Vor knapp zwei Wochen machte BLICK den geplanten – und schliesslich abgesagten – Auftritt des türkischen Aussenminister Mevlüt Cavusoglu publik. Seither tobt die Debatte über das türkische Verfassungsreferendum vom 16. April auch in der Schweiz.

Bewilligungspflicht für ausländischer Redner

Jetzt schaltet sich der frühere SVP-Justizminister Christoph Blocher in die Debatte ein. Was die Wahlkampf-Auftritte ausländischer Politiker betrifft, möchte er zurück zum früheren Regime.

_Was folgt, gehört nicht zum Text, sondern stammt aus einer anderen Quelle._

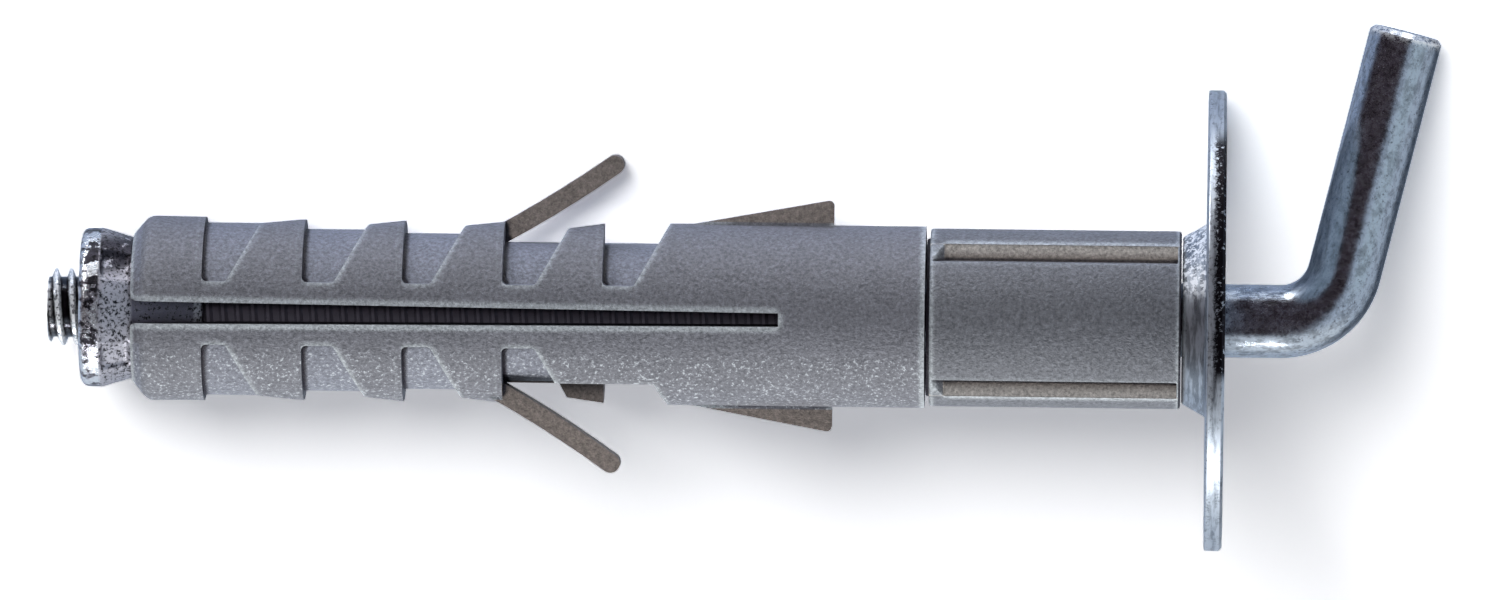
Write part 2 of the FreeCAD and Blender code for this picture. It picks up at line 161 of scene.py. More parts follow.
def linear(hex_value):
    """An sRGB hex value as linear red, green, blue and full alpha."""
    channels = [int(hex_value[i:i + 2], 16) / 255 for i in (0, 2, 4)]
    values = [c / 12.92 if c <= 0.04045 else ((c + 0.055) / 1.055) ** 2.4 for c in channels]
    return (*values, 1.0)


class PlugSizes(bpy.types.PropertyGroup):
    """Sizes that a user would change."""

    thread_depth: bpy.props.FloatProperty(
        name="Thread Depth", description="Height of the rolled thread's ridges",
        default=0.55 * MM, unit="LENGTH", precision=5,
    )
    thread_radius: bpy.props.FloatProperty(
        name="Thread Radius", description="Outer radius of the rolled thread",
        default=2.575 * MM, unit="LENGTH", precision=5,
    )
    thread_length: bpy.props.FloatProperty(
        name="Thread Length", description="Length of the threaded stretch from the tip",
        default=52.0 * MM, unit="LENGTH", precision=5,
    )
    tip_chamfer: bpy.props.FloatProperty(
        name="Tip Chamfer", description="Bevel at the threaded tip",
        default=0.4 * MM, unit="LENGTH", precision=5,
    )
    arm_end_bevel: bpy.props.FloatProperty(
        name="Arm End Bevel", description="Bevelled edge at the hook's tip",
        default=0.3 * MM, unit="LENGTH", precision=5,
    )
    moulded_edge: bpy.props.FloatProperty(
        name="Moulded Edge", description="Rounding on the nylon sleeve's edges",
        default=0.08 * MM, unit="LENGTH", precision=5,
    )
    pressed_edge: bpy.props.FloatProperty(
        name="Pressed Edge", description="Rounding on the washer's stamped edges",
        default=0.15 * MM, unit="LENGTH", precision=5,
    )
    casting_grain: bpy.props.FloatProperty(
        name="Casting Grain", description="Height of the die-cast nut's rough skin",
        default=0.06 * MM, unit="LENGTH", precision=5,
    )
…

«Ursprünglich haben wir 1948 eine sehr gute gesetzliche Regelung eingeführt: Ein Ausländer durfte in der Schweiz ohne Bewilligung nicht öffentlich über politische Themen sprechen, um nicht Unruhen und Umstürze zu provozieren», sagt Blocher in einem Interview mit der «Basler Zeitung». 

1998 sei diese Regel «aus Übermut» aufgehoben worden, so Blocher. Man könne solche Auftritte nur noch im Notrecht, im Einzelfall verbieten. Heute müsse deshalb ständig neu bestimmt werden, was gilt. «Mal dürfen Nazi-Bands Musik machen, dann wieder nicht, mal darf ein Türke für die Diktatur werben, dann wieder nicht», so Blocher.

Für ihn ist klar: «Das passiert, wenn man allgemeine Prinzipien aufgibt! Nach heutigen Regeln ist die Sicherheit massgebend. Ich bin für die Regelung, die wir 1948 bis 1998 hatten.»

Türkei unterwegs «in Richtung Diktatur»

Der frühere Justizminister kritisiert in dieser Frage auch den jetzigen Bundesrat. «Sein Verhalten ist nicht erkennbar», so Blocher. «Darum ist die jetzige Lösung typisch schweizerisch: Es findet sich leider kein geeignetes Lokal? Am Schluss entscheiden die Wirte, ob einer reden kann oder nicht!»

Blocher, der die Türkei als Unternehmer wie auch als Bundesrat kennt, sieht die Türkei auf dem Weg «in Richtung Diktatur. Die neue Verfassung wird dazu führen».

Diesbezüglich erinnert er an einen Auftritt von 2006, als er als Bundesrat an den 80-Jahre-Feierlichkeiten zur Einführung des Zivilgesetzbuches in der Türkei teilnahm. Die Türkei unter Mustafa Kemal Atatürk hatte nämlich das Schweizerische Zivilgesetzbuch 1926 weitgehend übernommen.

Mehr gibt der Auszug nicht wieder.